The other major problem people run into with cyberpunk gaming is the whole netrunning thing, which can devolve into the referee running a one-on-one side game for the party’s netrunner. That can totally happen here for when you are going deep into a hacking session, but actually the party’s netrunner has ample reason to stay awake and not jack into the matrix when the party is on an actual mission – if they stay present they can use their deck to detect nearby devices and attempt to take them over, giving them something solid they can do during the thick of the action and allowing you to save the netrunning process so it’s not taking up the game time of the other players. (Of course, the netrunning process also involves the netrunner invoking various autonomous programs, and you could have the other players play those for netrunning purposes to give them a reason to be invested in those.)
Really, the only major thumbs down I have with the core Cyberpunk 2020 book is the art. Partly this is because whenever a woman is depicted she is usually in a skimpy and/or figure-hugging costume and is doing a boobbutt pose, which is tiresome. But mostly, it’s because the artwork isn’t anime enough.
This is the hidden secret of R. Talsorian Games: as far as their major in-house projects go, they’re the original anime RPG company. Not in the Big Eyes, Small Mouth sense, because they’re smart enough to realise that anime is a medium and not a genre and there’s distinct genres within that field, but think about it: the Mekton games are overtly based on mecha anime. Whilst Cyberpunk pushes the various cyberpunk novels of the era as inspirations, there was also a strong cyberpunk strand in 1980s anime. Even Castle Falkenstein feels in some ways reminiscent of the not-really-Europe that anime sometimes resorts to as the settings of material like Howl’s Moving Castle or The Castle of Cagiostro.
We know from history that major leaps forward happen in the RPG field when people find useful ways to tap into other fandoms. Playing At the World makes a very convincing case that whilst Dungeons & Dragons emerged from the wargaming community, its rapid early spread came about because of it being adopted by the science fiction and fantasy fan community. (This was a factor in the early RPG scene having a much healthier gender balance than the extremely male-dominated wargaming community of the day.) Vampire famously spearheaded a boom by bridging gamers and goths.
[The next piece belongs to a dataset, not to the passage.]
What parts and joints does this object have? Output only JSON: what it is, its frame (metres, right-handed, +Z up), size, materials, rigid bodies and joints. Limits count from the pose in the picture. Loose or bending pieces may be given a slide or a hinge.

Pondsmith, for his part, got his start in the RPG publishing field effectively by standing with one foot in anime and one foot in gaming, and whilst this isn’t commonly declared as being a moment when substantial numbers of new people came into the hobby, a case can be made that Pondsmith’s particular take on RPG design, which would be so influential for much of the 1990s, would in part be inspired by that mix of interests.
(And really, don’t Shadowrun and Vampire feel like they’d make so much more sense if they were animes?)